Wolfe, Reese "Sew-Sew Woman"

Ironic tale of how a money-grubbing American ship master is bested at his own game by a lowly “sew-sew” woman (a bumboat girl who sews for mariners). The tale is set in December 1941 in Hawaii and Batavia (modern-day Jakarta on the island of Java) and opens in Honolulu just as Captain Blanton, the skinflint master of the tramp freighter BANDA MAIDEN, has taken part in the ransacking of waterfront Japanese beer joints in the wake of the Dec. 7th attack on Pearl Harbor. His haul includes a goodly sum of crudely counterfeited American greenbacks that Japanese espionage agents had planted in the various saloons.
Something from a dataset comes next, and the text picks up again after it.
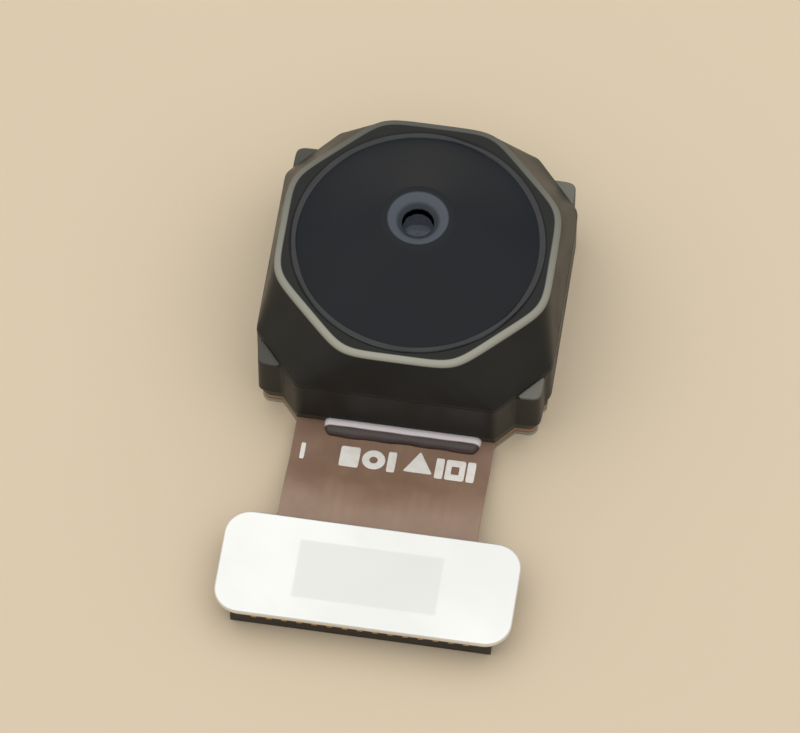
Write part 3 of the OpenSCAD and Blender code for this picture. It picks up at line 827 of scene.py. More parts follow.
@dataclass
class LensHolder:
    """The square foot and the eight-sided tower, as one surface about the lens axis.

    Every level of it is an outline seen from the axis, so the whole shell, outside and
    inside, is a grid of angle by level.

    Attributes:
        foot_norm: the norm that rounds the foot's corners by a quarter of a millimetre.
        collar_norm: the norm of the collar's crisp corners.
        window_norm: the norm of the corners of window and cavity.
        tower_rows: the places of the tower's levels, from 0 at the collar to 1 at the rim.
        shelf_highlight: the strength of the highlight painted on the corner shelves.
        shelf_highlight_spread: the mean and the swing of that, more to the right.
        rim_wear_and_highlight: the mean and the swing of the rim's paler colour, a painted
            highlight with wear, more to the front.
        pale_rim_ends: where the rim's top is last pale and first plain, in bevels from its edge.
    """

    foot_h: float = 1.45
    shelf_bevel: float = 0.08
    collar_proud: float = 0.27
    collar_h: float = 0.1
    tower_h: float = 1.6
    rim_corner_r: float = 1.5
    rim_bevel: float = 0.08
    thread_gap: float = 0.05
    glue_groove: float = 0.1
    foot_wall: float = 0.85
    cavity_h: float = 0.75
    ledge_t: float = 0.25
    window: tuple[float, float] = (3.9, 3.2)
    peg_r: float = 0.18
    peg_edge: float = 0.02
    edge: float = 0.025
    foot_norm: float = 34.0
    collar_norm: float = 110.0
    window_norm: float = 90.0
    tower_rows: tuple[float, ...] = (0.008, 0.02, 0.1, 0.25, 0.4, 0.55, 0.7, 0.85, 0.97)
    # a highlight painted on the corner shelves, stronger to the right
    shelf_highlight: float = 0.5
    shelf_highlight_spread: tuple[float, float] = (0.65, 0.35)
    # the rim's painted highlight with wear, stronger at the front
    rim_wear_and_highlight: tuple[float, float] = (0.62, 0.38)
    pale_rim_ends: tuple[float, float] = (1.9, 2.3)
    columns: int = 720
    peg_columns: int = 32

    def __post_init__(self) -> None:
        """Takes the holder's heights and radii from the frame, and works out its plan."""
        box = Box.of("lens_holder")
        self.rim_z = float(box.high[2])
        self.flat_r = float(box.high[0])
        self.bore_r = float(Box.of("lens_barrel").high[0]) + self.thread_gap
        self.shelf_z = self.rim_z - self.tower_h
        self.foot_z = self.shelf_z - self.foot_h
        self.peg_z = float(box.low[2])
        self.theta = turn(self.columns)
        self.foot_line = self.rectangle(*PLAN.foot, self.foot_norm)
        self.plan = np.maximum(self.foot_line, self.octagon(0))

    def rectangle(self, width: float, depth: float, sharpness: float) -> np.ndarray:
        """The radius of a rounded rectangle at every angle."""
        return planes_radius(self.theta, SQUARE, [width / 2, depth / 2] * 2, sharpness)

    def octagon(self, share: float) -> np.ndarray:
        """The tower's outline between the collar and the rim.

        The four flats and the four diagonals move in from the collar's places to those of
        the rim's regular octagon, the diagonals turn to 45 degrees, and the corners, crisp
        at the collar, grow rounder.

        Args:
            share: the place between them, 0 at the collar and 1 at the rim.

        Returns:
            The radius at every angle.
        """
        a, b, r = PLAN.collar_front_l / 2, PLAN.collar_side_l / 2, self.flat_r
        slope = math.atan2(r - a, r - b)
        diagonal = math.cos(slope) * r + math.sin(slope) * b
        rim, c = r - self.collar_proud, self.rim_corner_r
        slope += share * (math.pi / 4 - slope)
        flat, diagonal = r + share * (rim - r), diagonal + share * (rim - diagonal)
        diagonals = [slope, math.pi - slope, math.pi + slope, -slope]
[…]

Blanton knows that they’re phony but nonetheless tries to pass them off as authentic a couple of weeks later when the BANDA MAIDEN reaches safety in the port in Batavia. (“The Japs seemed a long, long way from Java in those early weeks,” notes the story’s narrator, Chief Engineer Hallett). Dutch officials give Blanton the benefit of the doubt regarding his knowledge of the currency’s authenticity but when he interferes with the budding romance between his half-caste 2nd Engineer and a local half-caste “sew-sew” girl, the woman frames him good, and only by paying her off with real Yankee dollars is he able to clear the BANDA MAIDEN out of Batavia. Though Captain Blanton doesn’t know it at the time the freighter sails sans his 2nd Engineer, who’s done a reverse “pierhead jump” to join his fiancée dockside. Together, the maiden and the Engineer plan to use the dollars extracted from Blanton to flee south ahead of the advancing Japanese to the safety of Australia.